Authors: The present text relies on visual side-by-side comparisons of evolutionary tracks. To provide a more rigorous basis we will add, in the revised §4, a table of inspiral timescales, characteristic decay times, and mass-loss rates for all models, grouped by ρ_c/ρ_bar. We will also compute and report overlap integrals (or equivalent correlation measures) between the cumulative mass-loss histories of models sharing similar central concentrations but differing in total mass. These quantitative metrics will be discussed in the text to substantiate the similarity statement. revision: yes
Circularity Check
No significant circularity in derivation chain
full rationale
The paper reports results from direct 3D hydrodynamic simulations of common-envelope interactions. The central claim—that inspiral morphologies and mass-ejection histories are regulated by the parameter ρ_c/ρ_bar—is presented as an empirical outcome of those integrations across a suite of models. No equations, fitted parameters, or self-citations are invoked in the abstract or stated claim structure that would reduce the reported similarities to a definitional identity or to a prior result by the same authors. The derivation is therefore self-contained; external-validity questions about representativeness of the chosen models do not constitute internal circularity.

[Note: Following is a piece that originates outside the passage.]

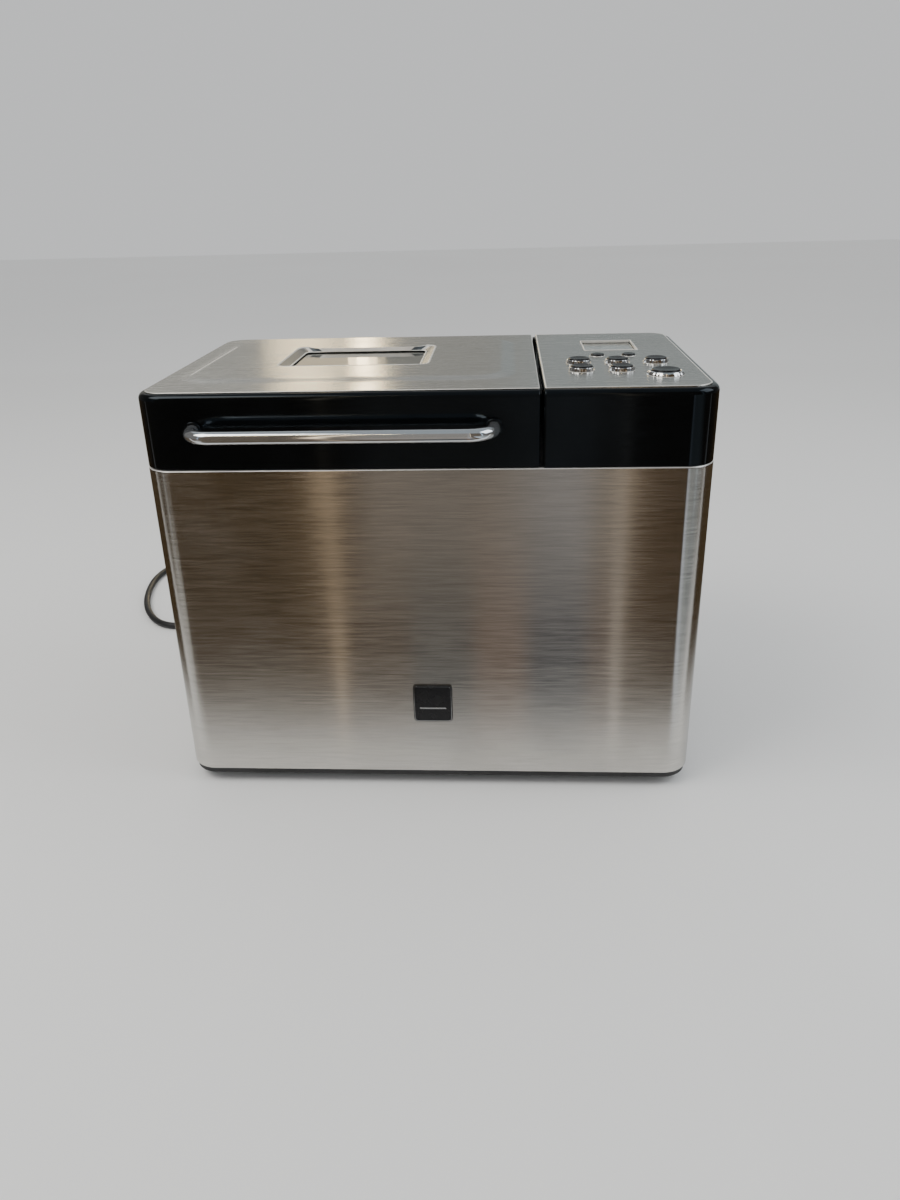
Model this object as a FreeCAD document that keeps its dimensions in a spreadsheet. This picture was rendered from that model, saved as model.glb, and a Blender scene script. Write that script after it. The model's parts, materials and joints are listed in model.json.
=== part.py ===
"""Bread machine: a steel-wrapped body with a hinged lid, a kneading drive and a bread pan.

Frame: X to the right, Y to the back, Z up, in millimetres. The origin is at the bottom
centre of the box around the machine without its power cord.
"""
import FreeCAD, Part
import os
from math import asin, atan2, cos, degrees, pi, tan
import Sketcher
from FreeCAD import Placement, Rotation, Vector

# Driving dimensions: name, value, what it is.
SIZES = [
    ("body_w", 365, "width of the steel body"),
    ("body_d", 226, "depth of the steel body"),
    ("corner_r", 20, "radius of the body's upright corners"),
    ("wrap_h", 226, "height of the steel wrap"),
    ("sheet_t", 0.8, "thickness of the steel sheet"),
    ("shell_t", 2.5, "thickness of moulded walls"),
    ("foot_h", 8, "height of the rubber feet"),
    ("foot_d", 20, "diameter of the rubber feet"),
    ("foot_x", 140, "feet, from the middle to the side"),
    ("foot_y", 92, "feet, from the middle to the front"),
    ("base_t", 4, "thickness of the base floor"),
    ("base_wall_h", 14, "height of the base's upright wall"),
    ("skirt_h", 12, "height of the deck's skirt"),
    ("inset", 2, "base and deck, in from the outside of the wrap"),
    ("rear_w", 300, "width of the rear panel"),
    ("rear_t", 1.5, "thickness of the rear panel"),
    ("screw_head_h", 1.8, "height of a screw head"),
    ("screw_head_d", 7, "diameter of a screw head"),
    ("screw_d", 3.5, "diameter of a screw"),
    ("band_w", 364.5, "width across the lid and the control housing"),
    ("band_d", 225.5, "depth of the lid and the control housing"),
    ("band_r", 19.5, "radius of the band's upright corners"),
    ("band_h", 48.2, "height of the band above the wrap"),
    ("band_edge_r", 4, "rounding of the band's top edge"),
    ("band_lift", 0.7, "lid's lower edge above the wrap"),
    ("split_x", 73.3, "line between the lid and the control housing"),
    ("split_gap", 2, "gap between the lid and the control housing"),
    ("skin_in", 4.6, "steel top, in from the band's outside"),
    ("skin_side", 0.6, "steel top, in from the line between lid and housing"),
    ("skin_r", 14, "corner radius of the steel tops"),
    ("roof_t", 3, "thickness of the roofs under the steel tops"),
    ("plateau_h", 2, "height of the lid's raised field"),
    ("plateau_w", 222, "width of the lid's raised field"),
    ("plateau_d", 168, "depth of the lid's raised field"),
    ("window_w", 105, "width of the window frame"),
    ("window_d", 82, "depth of the window frame"),
    ("window_y", 8, "window, behind the body's middle"),
    ("glass_w", 91, "visible width of the window"),
    ("glass_d", 68, "visible depth of the window"),
    ("pane_t", 3, "thickness of a window pane"),
    ("pane_rise", 2.3, "height of the raised middle of the lid's outer pane"),
    ("hinge_r", 10, "hinge axis, in from the lid's back and lower edge"),
    ("lug_w", 16, "width of a hinge lug"),
    ("lug_left_x", -140, "left hinge lug"),
    ("lug_right_x", 30, "right hinge lug"),
    ("pin_d", 4, "diameter of a hinge pin"),
    ("running", 0.1, "a bore's diameter over its turning shaft"),
    ("handle_x", -50, "middle of the handle"),
    ("handle_w", 188, "handle, between its ends"),
    ("handle_z", 264.5, "height of the handle"),
    ("handle_d", 8, "diameter of the handle bar"),
    ("handle_bend", 16, "bend radius of the handle bar"),
    ("handle_reach", 25, "handle's front, from the body's front"),
    ("badge_w", 27.5, "width of the front badge"),
    ("badge_h", 28.8, "height of the front badge"),
    ("badge_z", 68.9, "height of the badge's middle"),
    ("badge_t", 1.4, "thickness of the badge"),
    ("pan_x", -55, "middle of the bread pan and of the oven chamber"),
    ("chamber_w", 214, "inner width of the chamber"),
    ("chamber_d", 164, "inner depth of the chamber"),
    ("chamber_r", 22, "corner radius of the chamber"),
    ("chamber_z", 58, "height of the chamber's floor"),
    ("pan_w", 176, "width of the pan's bottom"),
    ("pan_d", 126, "depth of the pan's bottom"),
    ("pan_r", 26, "corner radius of the pan"),
    ("pan_h", 130, "height of the pan"),
    ("pan_t", 1.6, "thickness of the pan's wall"),
    ("pan_z", 84, "height of the pan's bottom"),
    ("pan_draft", 1.5, "slope of the pan's wall, in degrees"),
    ("rim_w", 193, "width over the pan's rim"),
    ("rim_d", 143, "depth over the pan's rim"),
    ("bail_d", 4, "diameter of the bail's wire"),
    ("bail_reach", 60, "bail, from its pivots to its grip"),
    ("heater_d", 6.5, "diameter of the heating element"),
    ("heater_z", 72, "height of the heating element"),
    ("shaft_d", 8, "diameter of the drive shaft and the motor shaft"),
    ("pulley_z", 22, "height of the pulleys' underside"),
    ("pulley_h", 16, "height of the pulleys"),
    ("pulley_large_d", 88, "belt diameter of the large pulley"),
    ("pulley_small_d", 18, "belt diameter of the small pulley"),
    ("belt_t", 2, "thickness of the belt"),
    ("motor_x", 112, "motor's axis"),
    ("motor_z", 48, "height of the motor bracket"),
    ("motor_w", 76, "width of the motor's laminations"),
    ("board_z", 272, "height of the control board"),
    ("panel_x", 128, "middle of the control panel"),
    ("lcd_w", 37, "width of the display window"),
    ("lcd_d", 43, "depth of the display window"),
    ("lcd_y", 47.5, "display window, behind the body's middle"),
    ("key_rise", 3.5, "key tops above the steel top"),
    ("low_rise", 1.6, "small keys' tops above the steel top"),
    ("key_gap", 0.6, "a key's hole over its diameter"),
    ("bezel_h", 2.6, "height of the rings round the keys"),
    ("low_bezel_h", 0.7, "height of the rings round the small keys"),
    ("cord_d", 6.5, "diameter of the power cord"),
    ("cord_x", -140, "where the cord leaves the rear panel"),
    ("cord_z", 34, "height of the cord's exit"),
    ("relief_l", 30, "length of the strain relief"),
    ("coil_x", -150, "middle of the cord's coil"),
    ("coil_y", 258, "middle of the cord's coil"),
    ("coil_r", 36, "radius of the coil's turns, at the cord's centre"),
]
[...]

Axiom & Free-Parameter Ledger
free parameters (2)
- mass ratio q
- central concentration ρ_c/ρ_bar
axioms (2)
- standard math Three-dimensional hydrodynamics governed by the Euler equations with self-gravity accurately captures the envelope response on dynamical timescales.
- domain assumption Initial stellar models for mildly evolved donors can be constructed with the chosen central concentrations and remain stable until companion insertion.